Each peer takes one port and all messages are received via that
If each peer can get the source IP/source port of the incoming datagram (and I bet it can), this is enough to differentiate the peers.
Each peer takes a port for each other peer, and only communicates with
a peer using its corresponding port
See above, and most importantly this contradict your base idea of broadcasting in the first place. It just add a level of complexity (and is probably not very scalable, even if for now you envision just 8 peers).
In your base requirement I think you may have a dilemma between:
- broadcast everything to everyone,
- but still you want a peer to be able to "only communicates with a peer", which is inherently unicast.
This raises some problems, as you already realized by asking the question.
I see 2 other problems:
- Scalability-wise, the broadcast everything approach whereas you sometime actually need unicast is going to put some useless load on the network. This is not pretty.
- The broadcast approach dictates UDP, but still you want reliable data transfer, so as you stated you'll have to add a "reliability and ordering protocol layered on top". This (not so easy) work would not be needed if only we could use TCP.

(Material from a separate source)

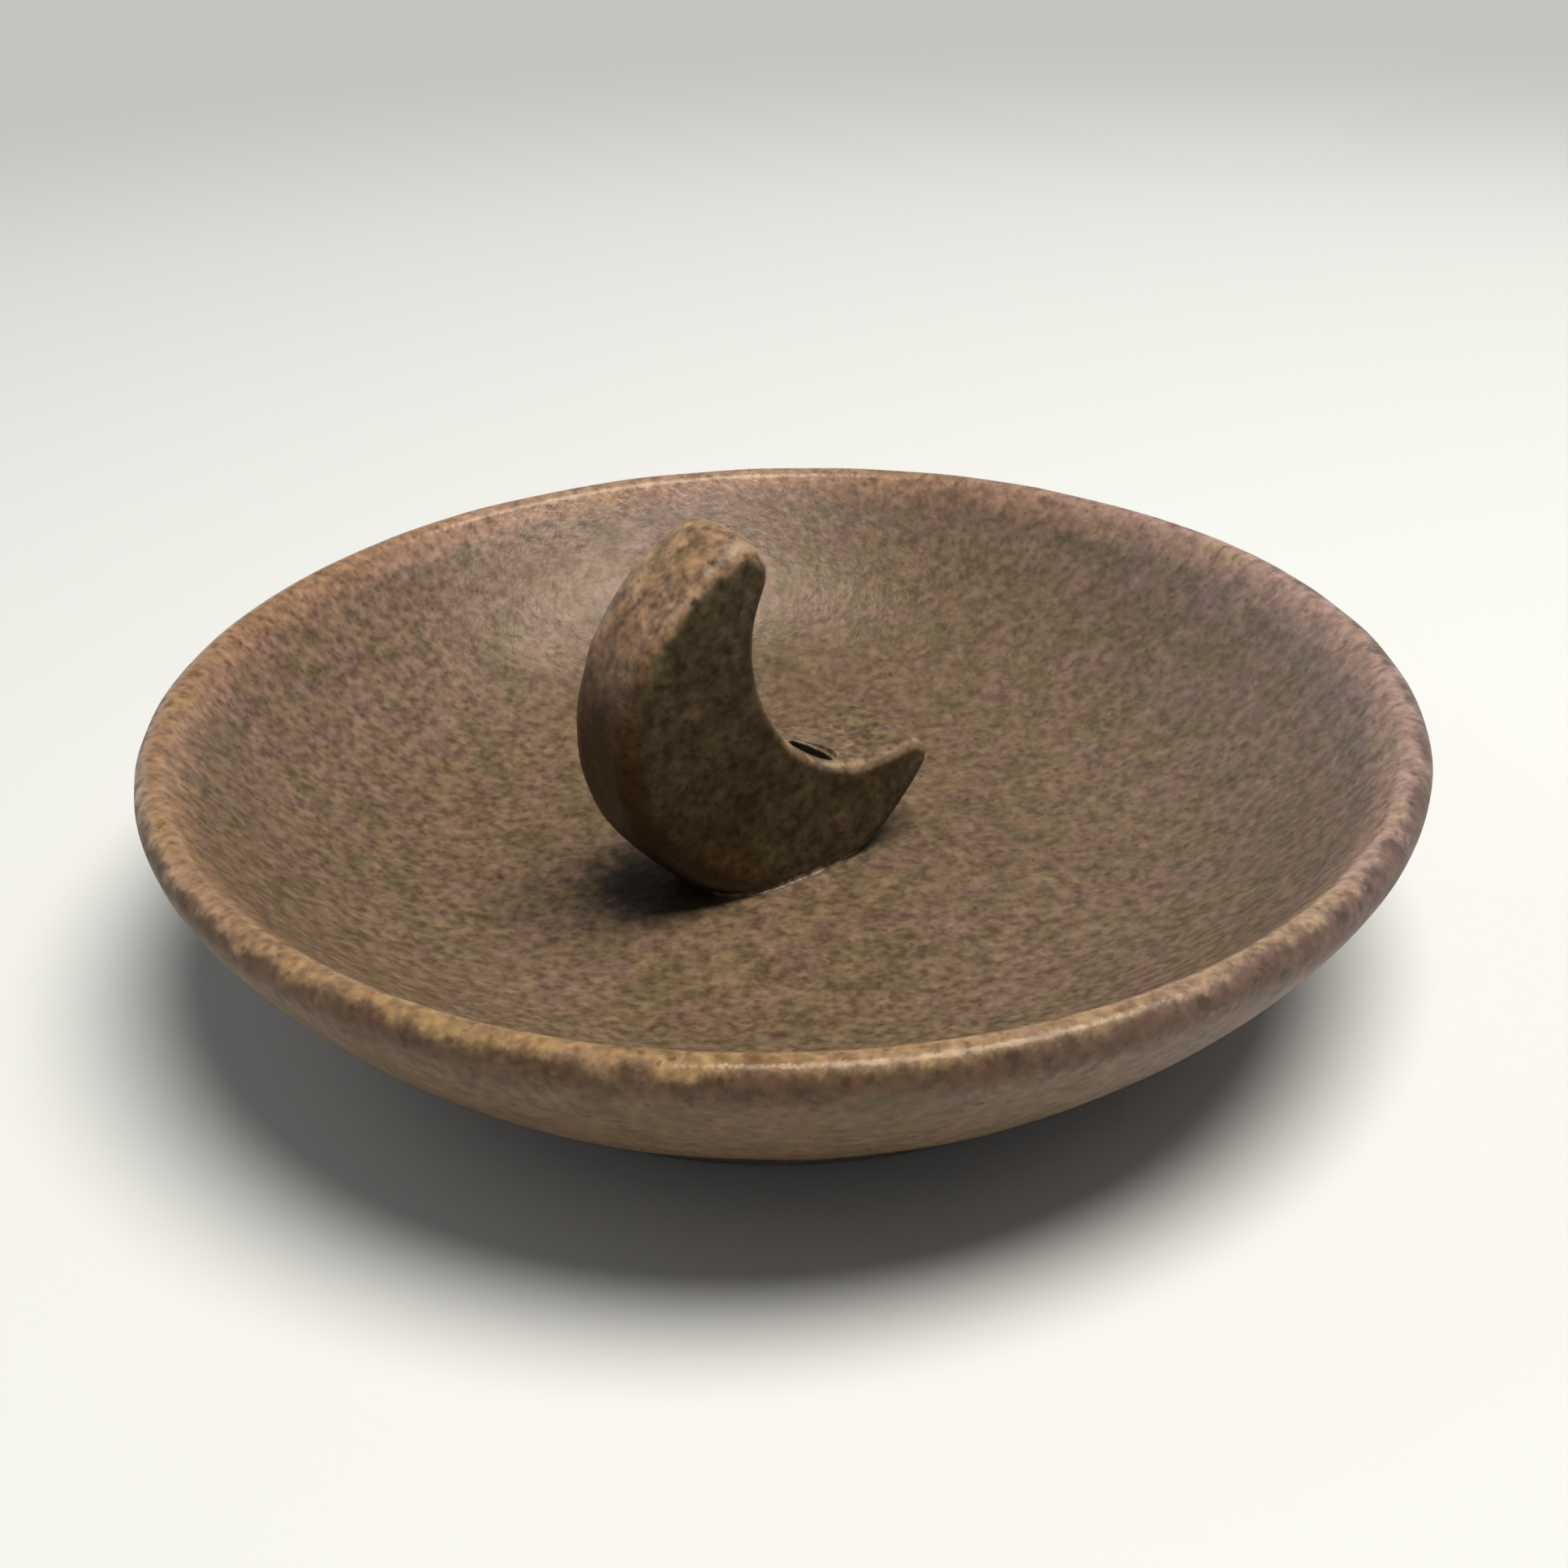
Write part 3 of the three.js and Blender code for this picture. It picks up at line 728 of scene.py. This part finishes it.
# %% Make the dish
def make_dish():
    """The dish's surface as one closed mesh, with its distance from the crest written on it."""
    places, from_crest = dish_surface()
    rings = (len(places) - 2) // STEPS_AROUND
    piece = make_piece("glazed_dish", places, pole_faces(rings, STEPS_AROUND), mix_dish_finish())
    write_values(piece, "from_crest", from_crest)
    return piece


glazed_dish = make_dish()
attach(glazed_dish, "root")
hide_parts("dish")

# %% [markdown]
# ## The crescent
# The crescent's outline is one circle less another, and each horn is a small circle that touches both.
# Its skin is a stack of such outlines. On the flat faces they shrink to a line along the middle, on the
# rounded edges each is drawn in and set back by a quarter circle, and down the sides they stay as they
# are. The edges along the back are widely rounded half way between the horns, where a thumb smoothed
# them, and crisper towards the horns, except behind the upper horn, which is rounded most. Then hands
# shape the horns: each is pushed a little aside, the clay round it follows, and the upper one is crowned
# across its thickness. The foot is cut flat, and the stick hole is bored square to the hollow with a
# turned cutter.

# %% Sizes of the crescent
MOON_RADIUS = 17.8
MOON_THICKNESS = 10.2
MOON_EDGE_ROUND = 1.1
MOON_BACK_ROUND = 2.7
MOON_FOOT_CUT = 2.05
HOLLOW_RADIUS = 14.3
HOLLOW_OFFSET = 11.95
HOLLOW_ANGLE = math.radians(33.3)
UPPER_HORN_RADIUS = 2.6
LOWER_HORN_RADIUS = 1.9
LEAST_HORN_RADIUS = 0.3
FAR_HORN_ROUND = 2.8
UPPER_HORN_PUSH = -0.7
UPPER_HORN_RAISE = -0.8
UPPER_HORN_REACH = 16
LOWER_HORN_PUSH = -0.7
LOWER_HORN_RAISE = 0.85
LOWER_HORN_REACH = 13
HORN_CROWN = 1.4
HORN_CROWN_REACH = 9
MOON_PLACE = (-1.0, -1.0)
MOON_YAW = math.radians(35.8)
STICK_HOLE_RADIUS = 2.1
STICK_HOLE_DEPTH = 8
STICK_HOLE_ANGLE = math.radians(242)
STICK_HOLE_FORWARD = 1.4
BORE_FILLET = 0.5
MOUTH_ROUND = 0.3
CUTTER_REACH = 4
STEPS_ALONG = 150
STEPS_ROUND_HORN = 24
STEPS_ACROSS_EDGE = 10
STEPS_ACROSS_SIDE = 14
STEPS_ACROSS_FACE = 16
STEPS_AROUND_HOLE = 64
MOON_UNEVENNESS = 0.12
MOON_LUMPS = ((0.6, 12, 8), (0.4, 4, 9))
EVEN_FOOT_FADE = 4
EVEN_FOOT_SHARE = 0.25
WELD_DISTANCE = 1e-6
SHARP_ANGLE = math.radians(50)

moon_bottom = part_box("crescent")[0][2] / MM
back_centre = np.array([0.0, MOON_RADIUS - MOON_FOOT_CUT])
towards_hollow = np.array([math.cos(HOLLOW_ANGLE), math.sin(HOLLOW_ANGLE)])
hollow_centre = back_centre + HOLLOW_OFFSET * towards_hollow
print("the crescent's foot is", round(moon_bottom, 2), "mm above the table")


# %% The crescent's outlines
def horn_centre(back_radius, hollow_radius, horn_radius, side):
    """The centre of a circle that touches the back's circle from inside and the hollow's from outside:
    where two circles about those centres cross. side is 1 for the upper horn, -1 for the lower."""
    from_back = back_radius - horn_radius
    from_hollow = hollow_radius + horn_radius
    along = (from_back ** 2 - from_hollow ** 2 + HOLLOW_OFFSET ** 2) / (2 * HOLLOW_OFFSET)
    across = math.sqrt(max(from_back ** 2 - along ** 2, 0))
    sideways = np.array([-towards_hollow[1], towards_hollow[0]])
    return back_centre + along * towards_hollow + side * across * sideways


def bearing(centre, point):
    """The direction from centre to point, as an angle."""
    return math.atan2(point[1] - centre[1], point[0] - centre[0])


def turn_past(angle, start):
    """The same angle with as many whole turns as take it past start."""
    return angle + 2 * math.pi * math.ceil((start - angle) / (2 * math.pi))


def row_part(centre, radius, start, end, count, rounding, turn):
    """One arc of a row, with its end left to the next part: the radius may change along it. The way
    back from the face is the rounding times (1 - cosine of turn)."""
    angle = start + (end - start) * np.arange(count) / count
    depth = MOON_THICKNESS / 2 - rounding * (1 - math.cos(turn))
    x, y = centre[0] + radius * np.cos(angle), centre[1] + radius * np.sin(angle)
    return np.stack([x, y, np.broadcast_to(depth, count)], -1)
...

There is a third approach:
- use broadcast UDP for each peer to announce itself on the network, so that other peers can...

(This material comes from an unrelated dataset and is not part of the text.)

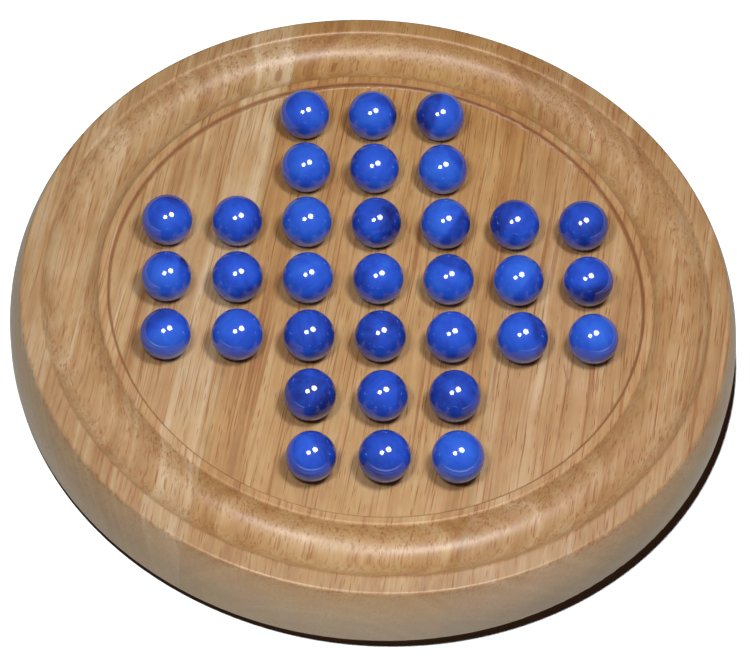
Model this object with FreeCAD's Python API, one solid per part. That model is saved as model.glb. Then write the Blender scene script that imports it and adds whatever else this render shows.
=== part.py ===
"""Marble solitaire board: a turned, edge-glued wooden board and its 33 glass marbles.

Millimetres. The origin is the centre of the underside, where the board rests. +Z is up,
+X runs along the rows of marbles and +Y along the columns, from row 7 to row 1.
"""
import FreeCAD, Part
import math
import os

from FreeCAD import Vector

# Marbles and the grid of holes
MARBLE_DIAMETER = 16.0
HOLE_PITCH = 22.0
COLUMN_LETTERS = "abcdefg"
ROW_NUMBERS = "1234567"
CROSS_HALF_ARM = 1          # an arm of the cross is three holes wide

# Dimples, cut with a ball cutter
DIMPLE_CUTTER_RADIUS = 9.0
DIMPLE_DEPTH = 1.5
DIMPLE_EDGE = 0.4           # rounding of the dimple's edge
SEAT_GAP = 0.1              # between a marble and the bottom of its dimple

# Playing field, sunk inside a low lip
FIELD_RADIUS = 84.1
FIELD_HEIGHT = 20.4
FIELD_CORNER_FILLET = 1.0
LIP_HEIGHT = 22.1
LIP_INNER_CHAMFER = 0.35
LIP_OUTER_EDGE = 1.1

# Groove that holds the captured marbles
GROOVE_RADIUS = 95.8
GROOVE_ARC_RADIUS = 9.7
GROOVE_FLOOR_HEIGHT = 16.6

# Rim and side wall
BOARD_DIAMETER = 230.0
RIM_INNER_HEIGHT = 23.3
RIM_OUTER_HEIGHT = 22.9
RIM_OUTER_RADIUS = 111.2
RIM_INNER_EDGE = 1.3
RIM_OUTER_EDGE = 1.2
WALL_WIDEST_HEIGHT = 8.0
UNDERSIDE_EDGE = 3.0

# Staves, glued edge to edge. The grain leans clockwise from +Y.
GRAIN_LEAN_DEGREES = 10.6
GLUE_LINES = {
    "left": -41.9,
    "right": 39.6,
}
SLAB_REACH = 200.0          # longer than the board in every direction

OUTPUT_FOLDER = "parts"


def half_width_of_groove(height):
    """Half the groove's width at a height, from its circular section."""
    drop = GROOVE_FLOOR_HEIGHT + GROOVE_ARC_RADIUS - height
    return math.sqrt(GROOVE_ARC_RADIUS ** 2 - drop ** 2)


def line(start, end):
    """Straight edge between two profile points."""
    return Part.makeLine(start, end)


def wall_edge(top, widest):
    """Arc of the side wall, from the rim's outer corner to the widest point, where it is upright."""
    inset = widest.x - top.x
    drop = top.z - widest.z
    radius = (inset ** 2 + drop ** 2) / (2 * inset)
    half_angle = math.asin(drop / radius) / 2
    inwards = radius * (1 - math.cos(half_angle))
    upwards = radius * math.sin(half_angle)
    middle = Vector(widest.x - inwards, 0, widest.z + upwards)
    return Part.Arc(top, middle, widest).toShape()


def board_profile():
    """Closed half section of the board in the XZ plane, from the axis outwards."""
    groove_inner = GROOVE_RADIUS - half_width_of_groove(LIP_HEIGHT)
    groove_outer = GROOVE_RADIUS + half_width_of_groove(RIM_INNER_HEIGHT)
    widest_radius = BOARD_DIAMETER / 2

    axis_bottom = Vector(0, 0, 0)
    axis_top = Vector(0, 0, FIELD_HEIGHT)
    field_corner = Vector(FIELD_RADIUS, 0, FIELD_HEIGHT)
    lip_inner = Vector(FIELD_RADIUS, 0, LIP_HEIGHT)
    lip_outer = Vector(groove_inner, 0, LIP_HEIGHT)
    groove_floor = Vector(GROOVE_RADIUS, 0, GROOVE_FLOOR_HEIGHT)
    rim_inner = Vector(groove_outer, 0, RIM_INNER_HEIGHT)
    rim_outer = Vector(RIM_OUTER_RADIUS, 0, RIM_OUTER_HEIGHT)
    widest = Vector(widest_radius, 0, WALL_WIDEST_HEIGHT)
    wall_bottom = Vector(widest_radius, 0, UNDERSIDE_EDGE)
    turn = UNDERSIDE_EDGE * (1 - math.sqrt(0.5))
    underside_turn = Vector(widest_radius - turn, 0, turn)
    underside_outer = Vector(widest_radius - UNDERSIDE_EDGE, 0, 0)

    return Part.Wire([
        line(axis_bottom, axis_top),
        line(axis_top, field_corner),
        line(field_corner, lip_inner),
        line(lip_inner, lip_outer),
        Part.Arc(lip_outer, groove_floor, rim_inner).toShape(),
        line(rim_inner, rim_outer),
        wall_edge(rim_outer, widest),
        line(widest, wall_bottom),
        Part.Arc(wall_bottom, underside_turn, underside_outer).toShape(),
        line(underside_outer, axis_bottom),
    ])


def ring_edges(shape, radius, height):
    """The circular edges of a shape that have this radius and lie at this height."""
    found = []
    for edge in shape.Edges:
        if edge.Degenerated or not isinstance(edge.Curve, Part.Circle):
            continue
        curve = edge.Curve
        same_radius = abs(curve.Radius - radius) < 1e-3
        same_height = abs(curve.Center.z - height) < 1e-3
        if same_radius and same_height:
            found.append(edge)
    return found


def turned_blank():
    """The whole board as one turned shape, with its edges eased and no dimples."""
    blank = Part.Face(board_profile()).revolve(Vector(0, 0, 0), Vector(0, 0, 1), 360)
    groove_inner = GROOVE_RADIUS - half_width_of_groove(LIP_HEIGHT)
    groove_outer = GROOVE_RADIUS + half_width_of_groove(RIM_INNER_HEIGHT)
    eased_rings = [
        (FIELD_RADIUS, FIELD_HEIGHT, FIELD_CORNER_FILLET),
        (groove_inner, LIP_HEIGHT, LIP_OUTER_EDGE),
        (groove_outer, RIM_INNER_HEIGHT, RIM_INNER_EDGE),
        (RIM_OUTER_RADIUS, RIM_OUTER_HEIGHT, RIM_OUTER_EDGE),
    ]
    for radius, height, ease in eased_rings:
        blank = blank.makeFillet(ease, ring_edges(blank, radius, height))
    return blank.makeChamfer(LIP_INNER_CHAMFER, ring_edges(blank, FIELD_RADIUS, LIP_HEIGHT))


def hole_places():
    """Hole names and centres: rows of 3, 3, 7, 7, 7, 3 and 3, row 1 farthest along +Y."""
    middle = len(ROW_NUMBERS) // 2
    places = {}
    for row, number in enumerate(ROW_NUMBERS):
        for column, letter in enumerate(COLUMN_LETTERS):
            in_upright = abs(column - middle) <= CROSS_HALF_ARM
            in_crossbar = abs(row - middle) <= CROSS_HALF_ARM
            if in_upright or in_crossbar:
                x = (column - middle) * HOLE_PITCH
                y = (middle - row) * HOLE_PITCH
                places[letter + number] = (x, y)
    return places


def with_dimples(blank, places):
    """The board with a ball-cut dimple at every hole, each with a rounded edge."""
    centre_height = FIELD_HEIGHT - DIMPLE_DEPTH + DIMPLE_CUTTER_RADIUS
    balls = []
    for x, y in places.values():
        balls.append(Part.makeSphere(DIMPLE_CUTTER_RADIUS, Vector(x, y, centre_height)))
    board = blank.cut(balls)
    edge_radius = math.sqrt(DIMPLE_CUTTER_RADIUS ** 2 - (DIMPLE_CUTTER_RADIUS - DIMPLE_DEPTH) ** 2)
    return board.makeFillet(DIMPLE_EDGE, ring_edges(board, edge_radius, FIELD_HEIGHT))


def stave(board, low_side, high_side):
    """The part of the board between two planes along the grain."""
    slab = Part.makeBox(high_side - low_side, 2 * SLAB_REACH, 2 * SLAB_REACH)
    slab.translate(Vector(low_side, -SLAB_REACH, -SLAB_REACH))
    slab.rotate(Vector(0, 0, 0), Vector(0, 0, 1), -GRAIN_LEAN_DEGREES)
    return board.common(slab).Solids[0]


def marble(x, y):
    """A glass ball seated in the dimple at x, y."""
    radius = MARBLE_DIAMETER / 2
    centre_height = FIELD_HEIGHT - DIMPLE_DEPTH + SEAT_GAP + radius
    return Part.makeSphere(radius, Vector(x, y, centre_height))


def write_node(name, shape):
    """Write one piece to its own STEP file."""
    path = os.path.join(OUTPUT_FOLDER, name + ".step")
    shape.exportStep(path)
    print("%-16s valid %s  volume %.1f mm3" % (name, shape.isValid(), shape.Volume))


def main():
    """Make every piece of the board and write it out."""
    os.makedirs(OUTPUT_FOLDER, exist_ok=True)
    places = hole_places()
    board = with_dimples(turned_blank(), places)

    write_node("left_stave", stave(board, -SLAB_REACH, GLUE_LINES["left"]))
    write_node("middle_stave", stave(board, GLUE_LINES["left"], GLUE_LINES["right"]))
    write_node("right_stave", stave(board, GLUE_LINES["right"], SLAB_REACH))

    for name, (x, y) in places.items():
        write_node("marble_" + name, marble(x, y))


main()
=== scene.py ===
"""Looks of the marble solitaire board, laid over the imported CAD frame.

Metres, in the part's own frame: the origin is the centre of the underside, +Z is up, +X runs
along the rows of marbles and +Y along the columns, away from the player. Wood patterns are
drawn in millimetres in a grain frame: u across the grain, v along it and w up.
"""
import math

import bmesh
import bpy
from mathutils import Matrix, Vector


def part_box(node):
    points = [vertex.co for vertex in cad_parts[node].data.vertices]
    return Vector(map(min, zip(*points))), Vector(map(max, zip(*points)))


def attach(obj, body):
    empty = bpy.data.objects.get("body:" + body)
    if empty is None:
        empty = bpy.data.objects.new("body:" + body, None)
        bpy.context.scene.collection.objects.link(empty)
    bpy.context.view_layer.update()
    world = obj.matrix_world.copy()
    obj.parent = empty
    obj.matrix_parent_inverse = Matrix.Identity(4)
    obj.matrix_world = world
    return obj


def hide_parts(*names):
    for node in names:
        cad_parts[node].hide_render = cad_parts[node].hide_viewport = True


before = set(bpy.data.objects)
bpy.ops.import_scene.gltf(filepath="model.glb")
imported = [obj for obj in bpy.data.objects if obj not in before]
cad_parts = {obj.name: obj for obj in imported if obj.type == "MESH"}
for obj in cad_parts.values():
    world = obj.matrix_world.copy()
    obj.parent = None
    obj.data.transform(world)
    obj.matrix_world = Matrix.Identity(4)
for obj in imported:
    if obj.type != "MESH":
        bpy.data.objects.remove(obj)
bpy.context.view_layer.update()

MM = 0.001
MM_PER_METRE = 1000.0

# Camera
CAMERA_PLACE = Vector((-0.0599, -0.5363, 0.7521))
CAMERA_AZIMUTH = math.radians(6.44)       # from +Y towards +X
CAMERA_DROP = math.radians(54.36)         # below the horizon
CAMERA_ROLL = math.radians(5.92)
LENS_MM = 138.96
SENSOR_MM = 36.0

# Two small round lamps over the front of the board. The marbles see each of them wider and
# stronger, which gives them their round white highlights, while the board keeps its crisp
# shadows.
LAMPS = {
    "left_lamp": {
        "place": (-0.152, -0.221, 0.545),
        "radius": 0.055,
        "watts": 1.57,
        "radius_on_glass": 0.092,
        "watts_on_glass": 1.73,
    },
    "right_lamp": {
        "place": (0.118, -0.091, 0.547),
        "radius": 0.066,
        "watts": 1.98,
        "radius_on_glass": 0.113,
        "watts_on_glass": 2.18,
    },
}
LAMP_COLOUR = (1.0, 0.98, 0.955)

# Room: dim light from above, and the glow of the floor from below, stronger at the front.
# A direction is a unit vector, so these steps run along its Y and its Z.
ROOM_ABOVE = (0.100, 0.063, 0.030, 1)
FLOOR_GLOW_FRONT = (2.06, 2.28, 2.38, 1)
FLOOR_GLOW_SIDES = (0.57, 0.62, 0.60, 1)
GLOW_FRONT_TO_SIDES = (-0.9, -0.2)
GLOW_TO_ROOM = (-0.15, -0.02)
BACKDROP = (1.0, 1.0, 1.0, 1)

# Floor: dark itself, for a deep shadow, and made white by a strong light of its own
FLOOR_SIZE = 8.0
FLOOR_BELOW_BOARD = 0.05 * MM
FLOOR_COLOUR = (0.12, 0.070, 0.065, 1)
FLOOR_ROUGHNESS = 0.9
FLOOR_LIGHT_STRENGTH = 54
FLOOR_LIGHT_COLOUR = (0.54, 0.93, 1.0)
FLOOR_LIGHT_TILT = (math.radians(-4.9), math.radians(-9.2), 0)
FLOOR_LIGHT_WIDTH = math.radians(3)

# Board, as the part is made, in mm
FIELD_RADIUS = 84.1
FIELD_HEIGHT = 20.4
LIP_EDGE_RADIUS = 86.7
RIM_RADIUS = 106.0
WALL_TOP_RADIUS = 111.2
GRAIN_LEAN = math.radians(10.6)           # clockwise from +Y
STAVE_HALF_LENGTH = 115

# Wood colours
PALE_WOOD = (0.62, 0.42, 0.232, 1)
PLAIN_WOOD = (0.495, 0.277, 0.117, 1)
DARK_WOOD = (0.37, 0.175, 0.065, 1)
# The brown of pores and grain lines, also used for the painted shade in the field's corner
GRAIN_AND_SHADE_BROWN = (0.27, 0.088, 0.020, 1)
RIM_TINT = (0.91, 0.92, 0.94, 1)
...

- ...discover it and then establish a unicast TCP connection with this peer. No more reliability and ordering problems + reduced network load.
This approach is used in SSDP (Simple Service Discovery Protocol), part of UPnP. I do not suggest you use SSDP, it's probably bloated for what you want to do, you said you wanted something simple.
All in all, you first have to resolve your dilemma: decide and differentiate the data that really need to be broadcasted vs the unicast part. YMMV.
PS: with broadcast UDP also comes the problem that though OK on a LAN, this will not pass a router unless you use multicast routing. But that's another story.